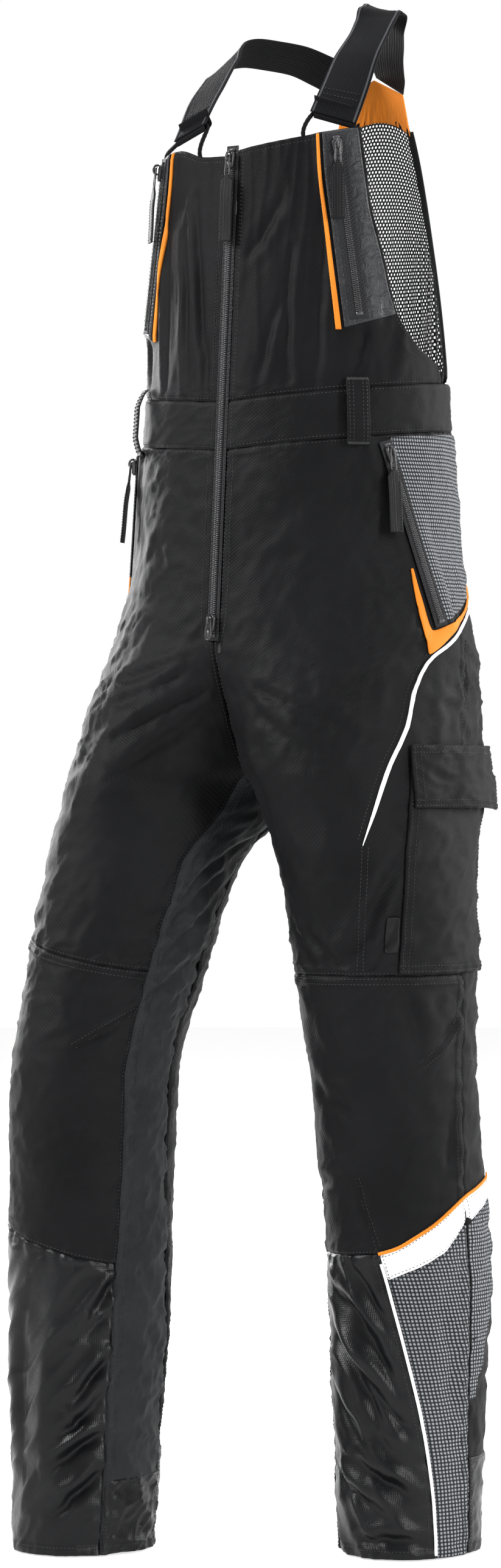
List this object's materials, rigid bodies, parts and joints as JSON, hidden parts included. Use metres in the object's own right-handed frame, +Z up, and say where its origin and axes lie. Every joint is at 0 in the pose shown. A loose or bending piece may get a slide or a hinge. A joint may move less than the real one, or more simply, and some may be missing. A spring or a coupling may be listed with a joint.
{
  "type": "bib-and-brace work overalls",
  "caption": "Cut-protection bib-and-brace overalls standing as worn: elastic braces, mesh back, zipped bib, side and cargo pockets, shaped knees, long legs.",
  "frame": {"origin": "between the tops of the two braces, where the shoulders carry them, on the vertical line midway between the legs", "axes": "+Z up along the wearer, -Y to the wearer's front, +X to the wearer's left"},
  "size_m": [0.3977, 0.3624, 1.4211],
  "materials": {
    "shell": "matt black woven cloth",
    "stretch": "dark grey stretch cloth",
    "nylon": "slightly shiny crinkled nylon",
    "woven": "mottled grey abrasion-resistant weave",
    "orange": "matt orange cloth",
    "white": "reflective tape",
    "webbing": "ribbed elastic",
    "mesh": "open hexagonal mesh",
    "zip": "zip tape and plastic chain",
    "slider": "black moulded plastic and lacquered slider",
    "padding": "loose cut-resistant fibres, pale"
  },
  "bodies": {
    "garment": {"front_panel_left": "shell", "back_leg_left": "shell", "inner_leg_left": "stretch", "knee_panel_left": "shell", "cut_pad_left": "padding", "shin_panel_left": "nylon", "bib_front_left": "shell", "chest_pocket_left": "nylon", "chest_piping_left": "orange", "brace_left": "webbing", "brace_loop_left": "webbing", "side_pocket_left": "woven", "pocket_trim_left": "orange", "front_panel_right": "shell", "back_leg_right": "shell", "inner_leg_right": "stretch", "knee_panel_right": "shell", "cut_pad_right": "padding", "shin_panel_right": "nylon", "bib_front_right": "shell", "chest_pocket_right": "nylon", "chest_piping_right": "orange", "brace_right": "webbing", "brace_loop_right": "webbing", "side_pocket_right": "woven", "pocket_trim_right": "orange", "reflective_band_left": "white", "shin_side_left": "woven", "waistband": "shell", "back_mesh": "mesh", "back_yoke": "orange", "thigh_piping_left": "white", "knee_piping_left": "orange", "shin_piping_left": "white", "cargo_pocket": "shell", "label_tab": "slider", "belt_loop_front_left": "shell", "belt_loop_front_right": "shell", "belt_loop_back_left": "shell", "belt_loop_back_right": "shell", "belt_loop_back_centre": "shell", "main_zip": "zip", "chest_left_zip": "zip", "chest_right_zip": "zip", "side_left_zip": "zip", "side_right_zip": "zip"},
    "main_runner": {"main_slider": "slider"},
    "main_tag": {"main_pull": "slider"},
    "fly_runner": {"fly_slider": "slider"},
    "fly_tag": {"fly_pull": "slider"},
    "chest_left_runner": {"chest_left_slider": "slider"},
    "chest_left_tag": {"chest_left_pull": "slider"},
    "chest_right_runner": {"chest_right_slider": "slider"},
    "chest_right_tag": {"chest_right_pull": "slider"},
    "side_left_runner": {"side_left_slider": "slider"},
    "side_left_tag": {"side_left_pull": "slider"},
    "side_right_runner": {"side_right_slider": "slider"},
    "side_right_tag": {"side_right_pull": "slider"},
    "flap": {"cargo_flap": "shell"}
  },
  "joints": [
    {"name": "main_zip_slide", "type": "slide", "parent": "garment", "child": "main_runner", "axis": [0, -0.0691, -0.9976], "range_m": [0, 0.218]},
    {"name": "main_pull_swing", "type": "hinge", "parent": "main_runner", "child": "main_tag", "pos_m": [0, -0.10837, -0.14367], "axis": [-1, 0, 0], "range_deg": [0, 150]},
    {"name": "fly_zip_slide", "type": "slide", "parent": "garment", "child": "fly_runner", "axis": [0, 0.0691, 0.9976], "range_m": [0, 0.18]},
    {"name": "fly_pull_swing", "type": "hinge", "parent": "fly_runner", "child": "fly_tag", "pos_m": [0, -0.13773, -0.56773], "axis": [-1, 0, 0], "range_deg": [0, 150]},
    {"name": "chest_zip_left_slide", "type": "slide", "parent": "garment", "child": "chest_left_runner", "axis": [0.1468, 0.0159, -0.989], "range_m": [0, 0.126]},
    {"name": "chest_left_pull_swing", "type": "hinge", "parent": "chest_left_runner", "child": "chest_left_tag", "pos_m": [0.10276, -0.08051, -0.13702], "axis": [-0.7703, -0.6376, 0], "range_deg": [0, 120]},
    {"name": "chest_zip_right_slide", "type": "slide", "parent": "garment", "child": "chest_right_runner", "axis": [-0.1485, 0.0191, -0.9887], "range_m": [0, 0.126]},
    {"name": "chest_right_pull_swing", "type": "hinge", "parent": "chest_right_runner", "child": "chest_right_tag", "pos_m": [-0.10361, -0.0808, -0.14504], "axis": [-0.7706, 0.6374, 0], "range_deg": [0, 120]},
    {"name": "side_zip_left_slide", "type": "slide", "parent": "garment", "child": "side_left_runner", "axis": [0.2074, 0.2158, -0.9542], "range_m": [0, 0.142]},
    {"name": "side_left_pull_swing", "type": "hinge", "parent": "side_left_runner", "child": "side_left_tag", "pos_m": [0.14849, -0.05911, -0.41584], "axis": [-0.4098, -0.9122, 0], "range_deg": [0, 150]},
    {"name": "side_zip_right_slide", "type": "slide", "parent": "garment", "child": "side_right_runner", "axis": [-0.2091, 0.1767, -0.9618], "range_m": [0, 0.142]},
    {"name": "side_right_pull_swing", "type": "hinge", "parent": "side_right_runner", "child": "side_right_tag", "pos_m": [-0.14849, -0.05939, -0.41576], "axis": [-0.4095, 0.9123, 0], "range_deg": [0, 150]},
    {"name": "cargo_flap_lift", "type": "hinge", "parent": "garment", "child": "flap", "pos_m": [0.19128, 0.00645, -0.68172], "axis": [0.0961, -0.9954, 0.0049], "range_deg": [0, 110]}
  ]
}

───

- EXERCISE INSTRUCTIONS:
Only the number is wanted: how many lines of the data contain the word "axes"?

- OUTPUT FOR THIS TASK:
2